The last option is the outer join (how="outer"). In this case, rows will be matched when a match exists. If a row of either DataFrame does not have a match, it will be matched with NaN values:

[30]:
outer_merge = pd.merge(courses, instructors,
                       how="outer",
                       left_on="instructor",
                       right_on="name")
outer_merge
[30]:
course instructor name office
0 MTH 141 Benjamin Benjamin 124
1 MTH 142 Benjamin Benjamin 124
2 MTH 241 Daniel Daniel 133
3 MTH 306 Fredric NaN NaN
4 MTH 309 Charlotte Charlotte 140
5 MTH 311 Emma NaN NaN
6 NaN NaN Ava 146

In the table above the “instructor” column has NaN values for instructors who do not teach, and the “name” column has such values for instructors which do not have assigned offices.

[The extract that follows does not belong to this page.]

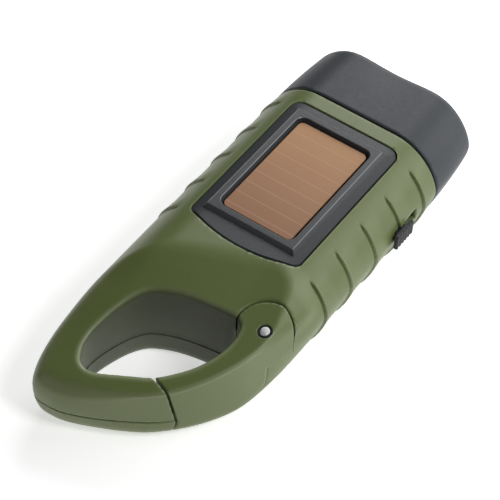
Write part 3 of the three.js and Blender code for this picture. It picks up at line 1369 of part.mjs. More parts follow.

We can create a Series that replaces NaN values in the first column by the corresponding values of the second column as follows:

[43]:
# if a value in the "instructor" column is NaN
# replace it by the corresponding value of the "name" column
outer_merge["instructor"].fillna(outer_merge["name"])
[43]:
0     Benjamin
1     Benjamin
2       Daniel
3      Fredric
4    Charlotte
5         Emma
6          Ava
Name: instructor, dtype: object

We can use this to eliminate NaN values in the “instructor” column:

[44]:
outer_merge["instructor"] = outer_merge["instructor"].combine_first(outer_merge["name"])
outer_merge
[44]:
course instructor name office
0 MTH 141 Benjamin Benjamin 124
1 MTH 142 Benjamin Benjamin 124
2 MTH 241 Daniel Daniel 133
3 MTH 306 Fredric NaN NaN
4 MTH 309 Charlotte Charlotte 140
5 MTH 311 Emma NaN NaN
6 NaN Ava Ava 146

The “name” column is no longer needed, so we can drop it:

[45]:
outer_merge.drop("name", axis=1)
[45]:
course instructor office
0 MTH 141 Benjamin 124
1 MTH 142 Benjamin 124
2 MTH 241 Daniel 133
3 MTH 306 Fredric NaN
4 MTH 309 Charlotte 140
5 MTH 311 Emma NaN
6 NaN Ava 146

The remaining NaN values indicate that an instructor either does not teach a course or does not have an assigned office.